Coincidentally or otherwise, the request by Amtrak, CSX, NS, and the Port for more mediation was filed Monday — the same day the board released a decision, reached the previous Friday, Oct. 28, that was highly critical of the inability of Amtrak and CN to resolve, even after mediation, a long-running dispute over their operating agreement. In that decision, the board suggested that by leaving resolution the board’s hands, the two parties were choosing “one of the least optimal ways” of settling the matter [see “Regulators scold Amtrak, CN …,” News Wire, Oct. 31, 2022].

— Updated at 1:10 p.m. CDT to correct and clarify timing of joint filing seeking mediation and Board decision on Amtrak-CN case.

10 thoughts on “Amtrak, freight railroads ask for still more mediation in Gulf Coast case

  1. All talk and debate and money being wasted on hearings and studies. For all the time wasted, by now the extra tracks needed could have built by now and both Amtrak and CSX operating trains over this disputed area. However there might be a hidden strategy to all this wear everbody down by endless talk and hearings and both sides will give up and drop the idea in frustration and lack of progress and Amtrak casting their Gulf Coast operating plan into the dustbin of failed ideas
    Joseph C. Markfelder

  2. Considering how Amtrak was originally pushing to run the trains NOW, and also accused the freight lines of using mediation as a stall tactic, I find it interesting that they also appear to be backing continued mediation.

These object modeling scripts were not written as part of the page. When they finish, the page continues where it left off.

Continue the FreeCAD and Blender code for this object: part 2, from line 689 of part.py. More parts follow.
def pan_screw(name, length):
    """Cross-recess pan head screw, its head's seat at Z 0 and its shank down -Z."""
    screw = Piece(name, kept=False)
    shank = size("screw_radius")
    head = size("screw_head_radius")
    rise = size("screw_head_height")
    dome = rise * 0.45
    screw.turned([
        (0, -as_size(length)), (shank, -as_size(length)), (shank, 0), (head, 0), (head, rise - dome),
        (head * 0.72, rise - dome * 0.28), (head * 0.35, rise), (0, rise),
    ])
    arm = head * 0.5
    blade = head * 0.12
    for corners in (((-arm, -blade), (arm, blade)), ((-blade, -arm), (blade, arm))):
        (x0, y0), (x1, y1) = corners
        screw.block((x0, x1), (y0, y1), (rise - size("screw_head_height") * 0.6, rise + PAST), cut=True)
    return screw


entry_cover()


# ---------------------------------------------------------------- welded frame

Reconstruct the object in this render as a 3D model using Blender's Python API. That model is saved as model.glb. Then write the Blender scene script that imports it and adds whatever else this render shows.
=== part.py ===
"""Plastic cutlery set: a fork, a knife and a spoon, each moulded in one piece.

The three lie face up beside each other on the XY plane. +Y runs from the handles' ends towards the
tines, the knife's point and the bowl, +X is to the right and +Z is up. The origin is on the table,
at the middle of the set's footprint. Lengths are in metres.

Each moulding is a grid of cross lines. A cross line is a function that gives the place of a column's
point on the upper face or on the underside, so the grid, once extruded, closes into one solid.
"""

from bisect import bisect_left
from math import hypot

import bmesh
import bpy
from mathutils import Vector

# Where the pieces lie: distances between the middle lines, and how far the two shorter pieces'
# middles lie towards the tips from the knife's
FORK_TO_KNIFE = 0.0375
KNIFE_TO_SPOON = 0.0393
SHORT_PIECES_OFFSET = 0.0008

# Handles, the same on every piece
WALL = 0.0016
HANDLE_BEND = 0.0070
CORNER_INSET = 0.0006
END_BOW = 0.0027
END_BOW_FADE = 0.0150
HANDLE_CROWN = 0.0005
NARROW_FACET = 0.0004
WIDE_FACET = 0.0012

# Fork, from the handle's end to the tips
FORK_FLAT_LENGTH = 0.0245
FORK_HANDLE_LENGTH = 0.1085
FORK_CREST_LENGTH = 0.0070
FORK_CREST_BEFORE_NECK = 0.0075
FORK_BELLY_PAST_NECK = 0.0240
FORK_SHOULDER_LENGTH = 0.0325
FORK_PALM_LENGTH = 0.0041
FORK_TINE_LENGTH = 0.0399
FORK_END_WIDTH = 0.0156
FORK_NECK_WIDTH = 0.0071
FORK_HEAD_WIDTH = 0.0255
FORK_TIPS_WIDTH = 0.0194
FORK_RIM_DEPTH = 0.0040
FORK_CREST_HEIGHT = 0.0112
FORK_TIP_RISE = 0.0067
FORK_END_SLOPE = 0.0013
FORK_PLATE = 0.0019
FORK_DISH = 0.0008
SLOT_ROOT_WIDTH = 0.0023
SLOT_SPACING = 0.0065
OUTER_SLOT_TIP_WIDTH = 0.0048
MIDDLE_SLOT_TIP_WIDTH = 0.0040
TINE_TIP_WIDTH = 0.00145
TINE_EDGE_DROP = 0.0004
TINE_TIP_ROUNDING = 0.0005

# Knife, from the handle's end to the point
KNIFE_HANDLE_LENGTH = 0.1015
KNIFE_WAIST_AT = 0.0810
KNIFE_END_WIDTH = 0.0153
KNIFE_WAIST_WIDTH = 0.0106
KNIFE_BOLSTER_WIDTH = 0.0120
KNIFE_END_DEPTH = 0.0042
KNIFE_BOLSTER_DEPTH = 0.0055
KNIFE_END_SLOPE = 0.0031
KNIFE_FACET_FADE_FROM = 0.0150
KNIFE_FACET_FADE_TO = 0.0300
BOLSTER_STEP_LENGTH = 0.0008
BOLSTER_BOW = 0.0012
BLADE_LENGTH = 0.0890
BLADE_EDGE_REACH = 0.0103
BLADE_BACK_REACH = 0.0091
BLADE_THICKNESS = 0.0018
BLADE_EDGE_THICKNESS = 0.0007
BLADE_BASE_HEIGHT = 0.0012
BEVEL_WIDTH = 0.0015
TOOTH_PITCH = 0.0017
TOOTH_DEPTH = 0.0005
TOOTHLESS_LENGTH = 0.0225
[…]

Maybe they actually are making progress.

  3. “A CSX train with Union Pacific power passes the former Mobile, Ala., station site, where a new station for Amtrak Gulf Coast service could be built.”
    Unfortunately I don’t believe Amtrak will ever run trains along the Gulf Coast again. But if they do somehow pull it off passengers won’t have anywhere to get on and off the train.
    Amtrak can forget the City or county of Mobile or the State of Alabama putting one penny towards a station. Far right politicians have made Amtrak a dirty word here in Bama.

    1. Given the size of the federal subsidy, why should there also be a state/ local subsidy? How many subsidies does Amtrak need?

    2. It would be a small investment for a larger return. Mobile has squandered millions of tax dollars on far less useful projects. The Maritime Museum for one.

  4. Delay, defer, forgotten.

    Railroads will push this off until the either the people don’t care of the makeup of the STB changes. And railroads are experts at putting thing off.

  5. May I hope that the STB will grant the hearing delay only if the parties can provide concrete proof that the preceding mediation actually produced tangible results. That is, the STB should demand a list of the issues actually resolved and the spcific progress on the others.